The world is facing a "catastrophic moral failure" over the distribution of vaccines, World Health Organization (WHO) Director-General Tedros Adhanom Ghebreyesus has warned.
He said it is "not right" that younger, healthier adults in rich countries get vaccinated against COVID-19 before older people in financially weaker countries.
Ghebreyesus kicked off the WHO's week-long executive board meeting, being hosted online from its headquarters in Geneva, by saying more than 39 million doses have been administered in nearly 50 richer nations and a small fraction to their poorer neighbors.
"Just 25 doses have been given in one low-income country, not 25 million, not 25,000, just 25. I need to be blunt," he said.
"The world is on the brink of a catastrophic moral failure. And the price of this failure will be paid with lives and livelihoods in the world's poorest countries."
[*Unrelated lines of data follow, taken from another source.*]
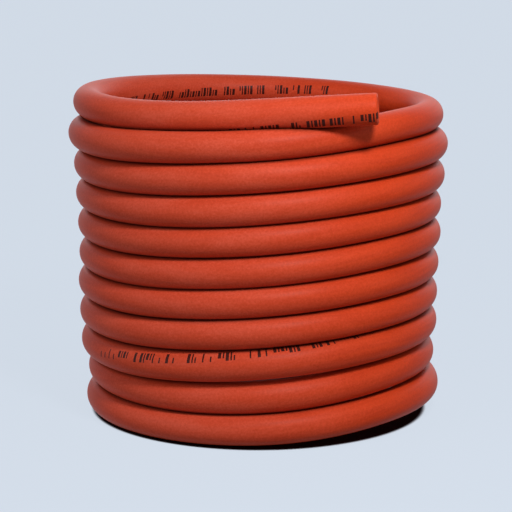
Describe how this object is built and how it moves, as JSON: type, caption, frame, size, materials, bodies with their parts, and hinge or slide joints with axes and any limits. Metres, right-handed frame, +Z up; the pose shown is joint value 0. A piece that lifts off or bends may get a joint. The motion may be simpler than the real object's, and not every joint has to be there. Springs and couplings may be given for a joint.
{
  "type": "rubber gas tubing",
  "caption": "Length of soft orange-red rubber gas tubing wound into a standing coil, with one free end leading off the top",
  "frame": {"origin": "middle of the bounding box's base, on the floor", "axes": "+Z up along the coil's axis, -Y towards the front of the picture, +X the way the lower end points, and the upper end within 2 degrees"},
  "size_m": [0.1924, 0.1922, 0.1731],
  "materials": {
    "hose_rubber": "matte orange-red rubber, slightly dusty"
  },
  "bodies": {
    "root": {"gas_tubing": "hose_rubber"}
  },
  "joints": []
}
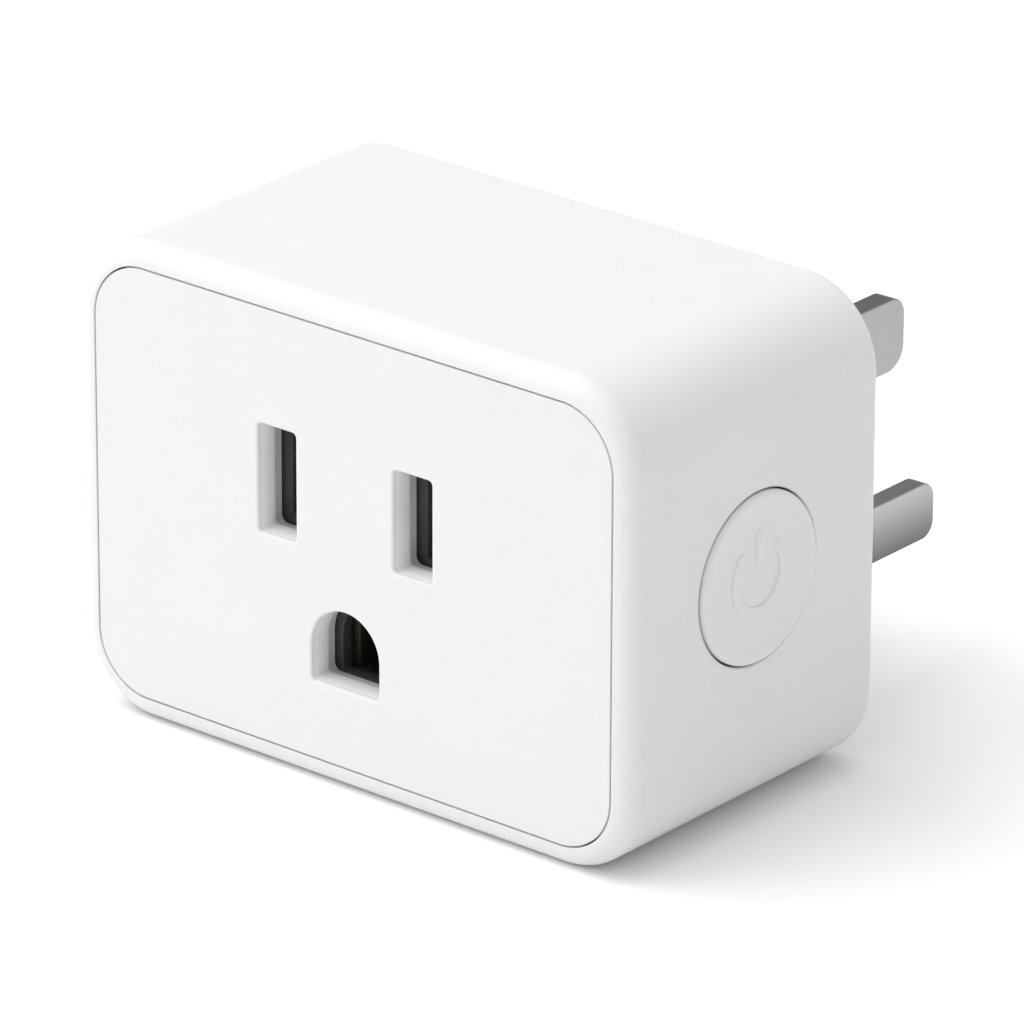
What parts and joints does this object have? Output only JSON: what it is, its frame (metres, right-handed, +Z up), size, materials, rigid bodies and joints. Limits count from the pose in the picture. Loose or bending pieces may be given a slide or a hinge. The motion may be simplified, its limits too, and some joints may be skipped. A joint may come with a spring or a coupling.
{
  "type": "smart plug",
  "caption": "Box-shaped smart plug: grounded outlet in the front, offset prongs behind, round push button in one side and a relay inside.",
  "frame": {"origin": "centre of the rear cover's wall-contact face", "axes": "+Y into the wall, along the prongs; -Y out of the outlet; +X towards the side with the button; +Z up, towards the ground pin"},
  "size_m": [0.0521, 0.05, 0.0372],
  "materials": {
    "white_plastic": "satin",
    "black_plastic": "matte",
    "cream_plastic": "matte",
    "nickel_plate": "bright plated",
    "brass": "satin",
    "steel": "brushed",
    "copper_wire": null,
    "ferrite": null,
    "circuit_board": "satin solder mask",
    "relay_blue": "satin",
    "capacitor_sleeve": "aluminium can in a dark shrink sleeve",
    "varistor_coat": "dipped epoxy",
    "resistor_body": "flameproof coat",
    "led_lens": "clear diffused"
  },
  "bodies": {
    "case": {"housing": "white_plastic", "front_cover": "white_plastic", "rear_cover": "white_plastic", "rear_screw_1": "steel", "rear_screw_2": "steel", "rear_screw_3": "steel", "rear_screw_4": "steel", "board_screw_1": "steel", "board_screw_2": "steel", "board_screw_3": "steel", "tact_switch_base": "black_plastic", "tact_switch_cover": "steel", "tact_switch_dome": "steel", "button_board": "circuit_board", "button_cable": "cream_plastic", "status_led": "led_lens", "neutral_contact": "brass", "line_contact": "brass", "ground_contact": "brass", "contact_holder": "black_plastic", "contact_holder_lid": "black_plastic", "neutral_blade": "nickel_plate", "line_blade": "nickel_plate", "ground_pin": "nickel_plate", "prong_retainer": "black_plastic", "neutral_bus": "brass", "ground_strap": "brass", "power_board": "circuit_board", "wifi_board": "circuit_board", "wifi_shield": "steel", "board_header": "black_plastic", "input_capacitor_1": "capacitor_sleeve", "input_capacitor_2": "capacitor_sleeve", "output_capacitor": "capacitor_sleeve", "choke_core": "ferrite", "choke_winding": "copper_wire", "filter_inductor": "ferrite", "varistor": "varistor_coat", "fuse_resistor": "resistor_body", "bridge_rectifier": "black_plastic", "power_ic": "black_plastic", "relay_cover": "relay_blue", "relay_base": "black_plastic", "relay_bobbin": "cream_plastic", "relay_coil": "copper_wire", "relay_core": "steel", "relay_yoke": "steel", "relay_fixed_contact": "brass", "relay_common_terminal": "brass", "relay_coil_pin_1": "steel", "relay_coil_pin_2": "steel"},
    "button": {"button_cap": "white_plastic"},
    "switch_plunger": {"tact_switch_plunger": "black_plastic"},
    "armature": {"relay_armature": "steel", "relay_contact_spring": "brass"}
  },
  "joints": [
    {"name": "button_press", "type": "slide", "parent": "case", "child": "button", "axis": [-1, 0, 0], "range_m": [0, 0.00035]},
    {"name": "switch_plunger_press", "type": "slide", "parent": "case", "child": "switch_plunger", "axis": [-1, 0, 0], "range_m": [0, 0.00035]},
    {"name": "relay_armature_pivot", "type": "hinge", "parent": "case", "child": "armature", "pos_m": [0.0138, -0.0209, 0.00185], "axis": [1, 0, 0], "range_deg": [0, 3.8]}
  ],
  "couplings": [
    {"joint": "switch_plunger_press", "follows": "button_press", "ratio": 1}
  ]
}
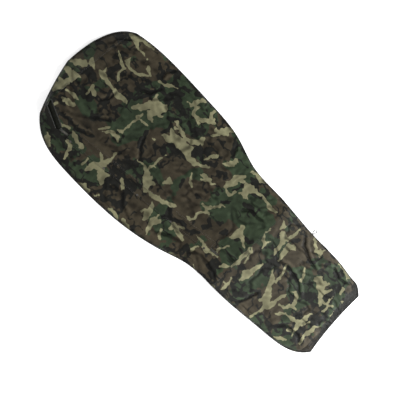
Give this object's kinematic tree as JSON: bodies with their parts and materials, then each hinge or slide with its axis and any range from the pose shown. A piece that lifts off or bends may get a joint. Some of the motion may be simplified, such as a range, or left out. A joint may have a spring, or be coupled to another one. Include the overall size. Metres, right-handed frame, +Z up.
{
  "type": "bivy sack",
  "caption": "Long hooded waterproof sleeping-bag cover with a side zipper under a snapped storm flap, lying flat with a small mouth at the hood.",
  "frame": {"origin": "middle of the sack's outline, on the ground that it lies on", "axes": "+Y from the feet to the hood, +X to the right seen from above with the hood up, +Z up from the ground"},
  "size_m": [0.9314, 2.3, 0.0595],
  "materials": {
    "crown_cloth": "matte",
    "torso_cloth": "matte",
    "leg_cloth": "satin",
    "foot_cloth": "satin",
    "flap_cloth": "matte",
    "floor_cloth": "satin",
    "binding_tape": "matte",
    "seam_tape": "satin",
    "zipper_tape": "matte",
    "zipper_chain": "satin",
    "zipper_metal": "satin",
    "snap_metal": "satin",
    "webbing": "matte",
    "cord": "matte",
    "thread": "matte"
  },
  "bodies": {
    "sack": {"crown_panel": "crown_cloth", "torso_panel": "torso_cloth", "left_front_panel": "torso_cloth", "leg_panel": "leg_cloth", "foot_panel": "foot_cloth", "torso_floor_panel": "floor_cloth", "leg_floor_panel": "floor_cloth", "right_binding": "binding_tape", "left_binding": "binding_tape", "foot_binding": "binding_tape", "mouth_binding": "binding_tape", "right_seam_tape": "seam_tape", "left_seam_tape": "seam_tape", "cross_seam_tape": "seam_tape", "left_zipper_tape": "zipper_tape", "right_zipper_tape": "zipper_tape", "left_zipper_chain": "zipper_chain", "right_zipper_chain": "zipper_chain", "zipper_top_stops": "zipper_metal", "zipper_bottom_stops": "zipper_metal", "flap_seam": "flap_cloth", "snap_studs": "snap_metal", "snap_posts": "snap_metal", "inner_loops": "webbing", "inner_loop_snaps": "snap_metal", "side_loop": "cord", "loop_bartack": "thread"},
    "flap": {"storm_flap": "flap_cloth", "snap_caps": "snap_metal", "snap_sockets": "snap_metal"},
    "upper_slider": {"upper_slider": "zipper_metal"},
    "upper_pull": {"upper_pull": "zipper_metal"},
    "lower_slider": {"lower_slider": "zipper_metal"},
    "lower_pull": {"lower_pull": "zipper_metal"}
  },
  "joints": [
    {"name": "flap_hinge", "type": "hinge", "parent": "sack", "child": "flap", "pos_m": [-0.19076, 0.27718, 0.0535], "axis": [-0.1113, 0.9938, 0], "range_deg": [0, 160]},
    {"name": "upper_slide", "type": "slide", "parent": "sack", "child": "upper_slider", "axis": [0.1113, -0.9938, 0], "range_m": [0, 0.54]},
    {"name": "upper_pull_hinge", "type": "hinge", "parent": "upper_slider", "child": "upper_pull", "pos_m": [-0.29822, 0.8591, 0.0542], "axis": [-0.9938, -0.1113, 0], "range_deg": [0, 180]},
    {"name": "lower_slide", "type": "slide", "parent": "sack", "child": "lower_slider", "axis": [-0.1113, 0.9938, 0], "range_m": [0, 0.54]},
    {"name": "lower_pull_hinge", "type": "hinge", "parent": "lower_slider", "child": "lower_pull", "pos_m": [-0.16678, -0.3141, 0.0542], "axis": [0.9938, 0.1113, 0], "range_deg": [0, 180]}
  ]
}
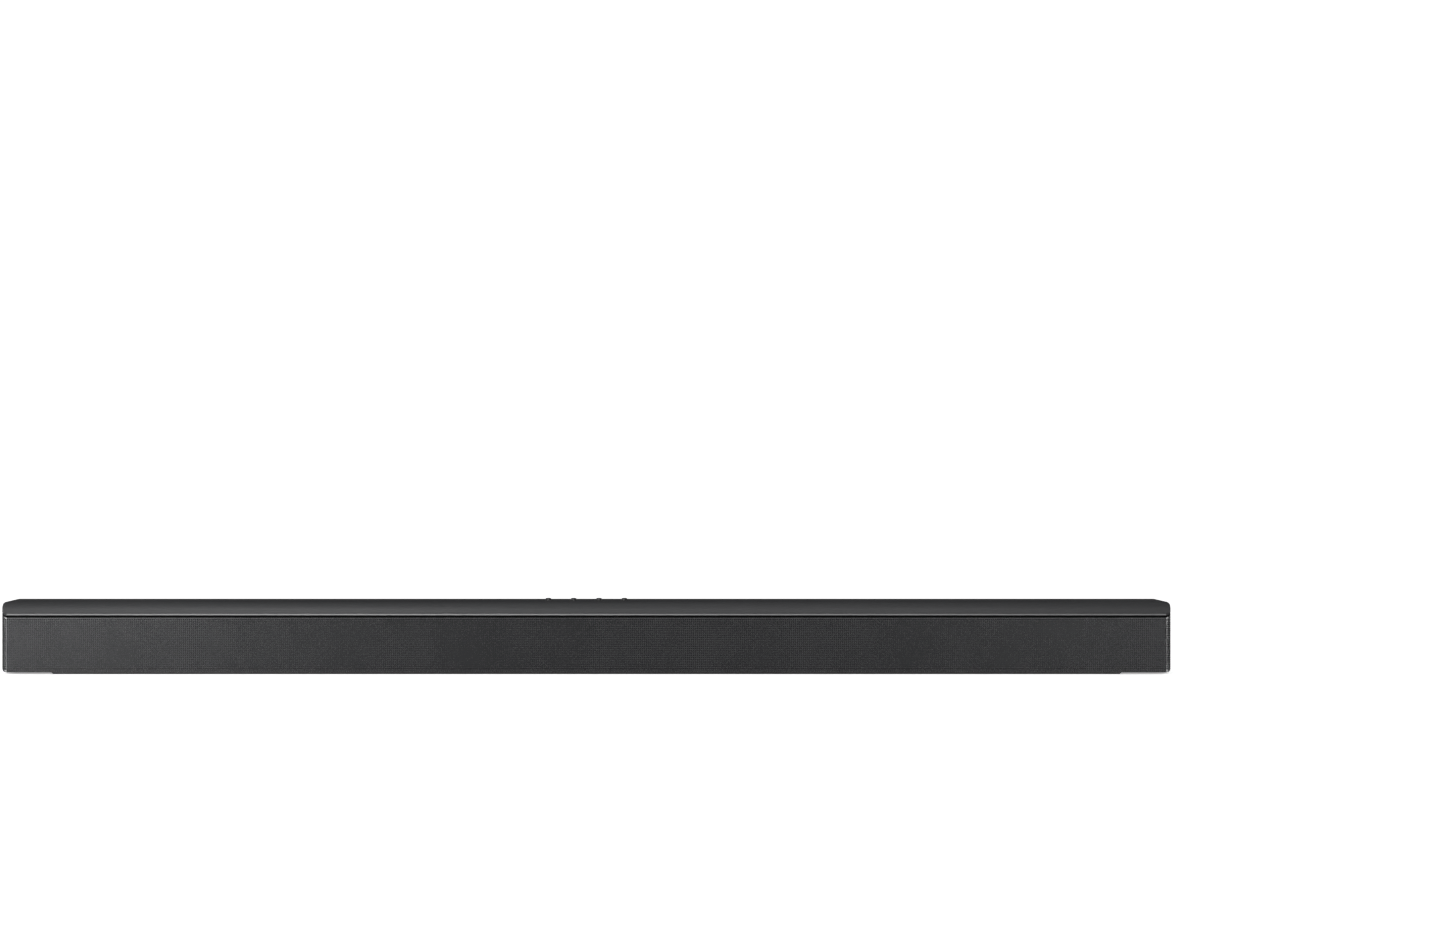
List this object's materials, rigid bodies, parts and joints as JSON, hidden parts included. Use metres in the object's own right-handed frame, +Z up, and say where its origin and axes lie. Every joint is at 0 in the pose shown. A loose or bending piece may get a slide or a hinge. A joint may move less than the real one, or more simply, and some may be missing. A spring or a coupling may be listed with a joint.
{
  "type": "soundbar",
  "caption": "Long slim soundbar with a perforated wraparound grille, a sloped-front top cover with press keys, a rear connector bay and rubber feet.",
  "frame": {"origin": "middle of the footprint, on the surface that the rubber feet stand on", "axes": "+X along the length to the listener's right, -Y towards the listener (grille), +Z up"},
  "size_m": [0.98, 0.105, 0.0626],
  "materials": {
    "grille_metal": "fine satin powder coat, dark grey",
    "acoustic_cloth": "black open weave",
    "cover_plastic": "satin, fine spark texture, dark grey",
    "key_plastic": "satin, dark grey",
    "case_plastic": "matte texture, black",
    "foot_rubber": "matte",
    "label_film": "satin film, blank",
    "black_steel": "black zinc",
    "insert_brass": "machined",
    "circuit_board": "solder mask",
    "component_plastic": "matte black",
    "display_glass": "smoked gloss",
    "sink_aluminium": "extruded",
    "choke_ferrite": "sintered",
    "socket_steel": "tinned steel",
    "lead_rubber": "satin",
    "basket_steel": "black e-coat",
    "motor_iron": "plated",
    "cone_paper": "pressed pulp, black",
    "surround_rubber": "matte",
    "spider_cloth": "impregnated cloth",
    "dome_silk": "coated silk"
  },
  "bodies": {
    "root": {"board_chips": "component_plastic", "bottom_case": "case_plastic", "case_screws": "black_steel", "connector_plates": "case_plastic", "dc_board": "circuit_board", "dc_jack": "component_plastic", "display_module": "display_glass", "driver_screws": "black_steel", "filter_capacitors": "sink_aluminium", "front_baffle": "case_plastic", "front_grille": "grille_metal", "grille_cloth": "acoustic_cloth", "hdmi_in_socket": "socket_steel", "hdmi_out_socket": "socket_steel", "heat_sink": "sink_aluminium", "internal_leads": "lead_rubber", "ir_receiver": "component_plastic", "key_board": "circuit_board", "key_switches": "component_plastic", "lead_connectors": "component_plastic", "main_board": "circuit_board", "optical_socket": "component_plastic", "output_chokes": "choke_ferrite", "rating_label": "label_film", "rubber_feet": "foot_rubber", "small_screws": "black_steel", "top_cover": "cover_plastic", "tweeter_centre_housing": "component_plastic", "tweeter_left_housing": "component_plastic", "tweeter_right_housing": "component_plastic", "usb_socket": "socket_steel", "wall_mount_inserts": "insert_brass", "wireless_module": "circuit_board", "woofer_centre_left_basket": "basket_steel", "woofer_centre_left_motor": "motor_iron", "woofer_centre_left_spider": "spider_cloth", "woofer_centre_left_surround": "surround_rubber", "woofer_centre_right_basket": "basket_steel", "woofer_centre_right_motor": "motor_iron", "woofer_centre_right_spider": "spider_cloth", "woofer_centre_right_surround": "surround_rubber", "woofer_left_basket": "basket_steel", "woofer_left_motor": "motor_iron", "woofer_left_spider": "spider_cloth", "woofer_left_surround": "surround_rubber", "woofer_right_basket": "basket_steel", "woofer_right_motor": "motor_iron", "woofer_right_spider": "spider_cloth", "woofer_right_surround": "surround_rubber"},
    "key_power": {"button_power": "key_plastic"},
    "key_volume_down": {"button_volume_down": "key_plastic"},
    "key_volume_up": {"button_volume_up": "key_plastic"},
    "key_source": {"button_source": "key_plastic"},
    "cone_left": {"woofer_left_cone": "cone_paper"},
    "cone_centre_left": {"woofer_centre_left_cone": "cone_paper"},
    "cone_centre_right": {"woofer_centre_right_cone": "cone_paper"},
    "cone_right": {"woofer_right_cone": "cone_paper"},
    "dome_left": {"tweeter_left_dome": "dome_silk"},
    "dome_centre": {"tweeter_centre_dome": "dome_silk"},
    "dome_right": {"tweeter_right_dome": "dome_silk"}
  },
  "joints": [
    {"name": "press_power", "type": "slide", "parent": "root", "child": "key_power", "axis": [0, 0, -1], "range_m": [0, 0.0006], "stiffness_N_per_m": 1500},
    {"name": "press_volume_down", "type": "slide", "parent": "root", "child": "key_volume_down", "axis": [0, 0, -1], "range_m": [0, 0.0006], "stiffness_N_per_m": 1500},
    {"name": "press_volume_up", "type": "slide", "parent": "root", "child": "key_volume_up", "axis": [0, 0, -1], "range_m": [0, 0.0006], "stiffness_N_per_m": 1500},
    {"name": "press_source", "type": "slide", "parent": "root", "child": "key_source", "axis": [0, 0, -1], "range_m": [0, 0.0006], "stiffness_N_per_m": 1500},
    {"name": "woofer_left_stroke", "type": "slide", "parent": "root", "child": "cone_left", "axis": [0, -1, 0], "range_m": [-0.0025, 0.0025], "stiffness_N_per_m": 1500, "deforming": ["woofer_left_surround", "woofer_left_spider"]},
    {"name": "woofer_centre_left_stroke", "type": "slide", "parent": "root", "child": "cone_centre_left", "axis": [0, -1, 0], "range_m": [-0.0025, 0.0025], "stiffness_N_per_m": 1500, "deforming": ["woofer_centre_left_surround", "woofer_centre_left_spider"]},
    {"name": "woofer_centre_right_stroke", "type": "slide", "parent": "root", "child": "cone_centre_right", "axis": [0, -1, 0], "range_m": [-0.0025, 0.0025], "stiffness_N_per_m": 1500, "deforming": ["woofer_centre_right_surround", "woofer_centre_right_spider"]},
    {"name": "woofer_right_stroke", "type": "slide", "parent": "root", "child": "cone_right", "axis": [0, -1, 0], "range_m": [-0.0025, 0.0025], "stiffness_N_per_m": 1500, "deforming": ["woofer_right_surround", "woofer_right_spider"]},
    {"name": "tweeter_left_stroke", "type": "slide", "parent": "root", "child": "dome_left", "axis": [0, -1, 0], "range_m": [-0.00025, 0.00025], "stiffness_N_per_m": 1500},
    {"name": "tweeter_centre_stroke", "type": "slide", "parent": "root", "child": "dome_centre", "axis": [0, -1, 0], "range_m": [-0.00025, 0.00025], "stiffness_N_per_m": 1500},
    {"name": "tweeter_right_stroke", "type": "slide", "parent": "root", "child": "dome_right", "axis": [0, -1, 0], "range_m": [-0.00025, 0.00025], "stiffness_N_per_m": 1500}
  ]
}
Ghebreyesus nonetheless hailed the scientific achievement behind rolling out vaccines less than a year after the pandemic erupted.
"Vaccines are the shot in the arm we all need, literally and figuratively," he said. "But we now face the real danger that even as vaccines bring hope to some, they become another brick in the wall of inequality between the worlds – of the world's haves and have-nots."
In some of his toughest public words yet to vaccine makers, Ghebreyesus again criticized "bilateral deals" between companies and countries that can deplete the effectiveness of the WHO-backed COVAX facility. That initiative aims to get the vaccines to all countries – whether rich or poor – based on need.
He also raised the issue of profits: "The situation is compounded by the fact that most manufacturers have prioritized regulatory approval in rich countries where the profits are highest rather than submitting full dossiers to WHO," he said.
That appeared to be an allusion to a shortage of data the United Nations health agency says it has received from vaccine makers so the WHO can approve them for wider emergency use.
"Ultimately, these actions will only prolong the pandemic, prolong our pain, the restrictions needed to contain it and human and economic suffering," said Ghebreyesus. Adding that vaccine equity was "not just a moral imperative, it is a strategic and economic imperative."